An outstanding interpreter of Prokofiev’s and Shostakovich’s works, Vladimir Ashkenazy subsequently repeatedly turned to Bartók’s music. In its harsh sounds and “steel” rhythms, he revealed a complex spiritual world of one of the greatest music creators of the twentieth century.
Robert Schumann’s Andante and Variations written in 1843 was never published during the composer›s lifetime (the original was published by Johannes Brahms half a century later). The bright emotionality and freedom of musical expression make this piece similar to the piano cycles of the 1830s, distinguishing them from a number of Schumann’s more restrained and “classical” chamber opuses. The low popularity of Andante and Variations is associated with its uncommon line-up, possibly “improvised” at one of the musical recitals in the composer’s house (Schumann later arranged the piece for two pianos and published it as Op. 46). The piano parts are dominant, but their combination with two cellos and a French horn gives rise to some amazing timbres and challenges the performers to find the right sound balance.

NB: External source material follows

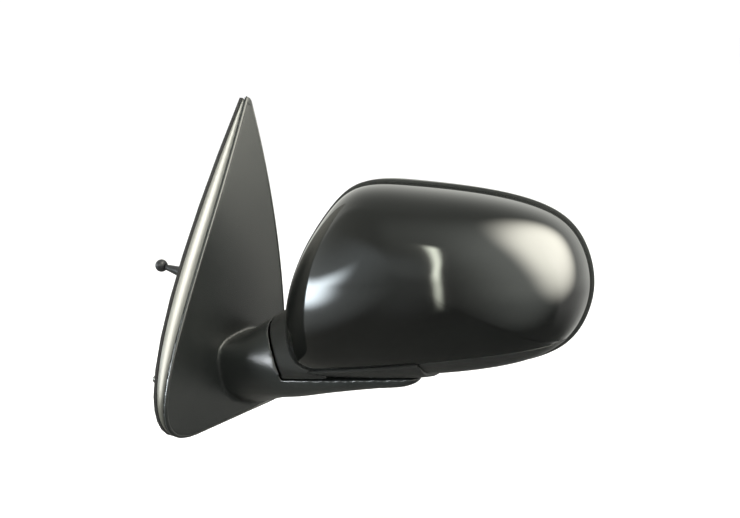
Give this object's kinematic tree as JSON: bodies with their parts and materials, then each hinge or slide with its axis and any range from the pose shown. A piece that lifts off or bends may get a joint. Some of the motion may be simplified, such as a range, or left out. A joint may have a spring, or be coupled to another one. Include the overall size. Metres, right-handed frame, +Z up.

This uncommon “quintet” is played by a truly stellar line-up. Ashkenazy and Frager are joined by the then recent winners of the Tchaikovsky Competition – cellists Natalia Shakhovskaya (first prize) and Natalia Gutman (third prize), who were beginning to rise to musical stardom, and Boris Afanasiev, a French horn virtuoso and winner of the international competitions in Moscow and Prague (at the time, he was a soloist of the Grand Symphony Orchestra of the All-Union Radio). It feels like the young musicians were happy to play together. That is why their version of this extraordinary confession of the 33‑year-old Schumann, a rebellious romanticist, who found the long-awaited shelter for his spirit and thought, sounds so natural and unforced.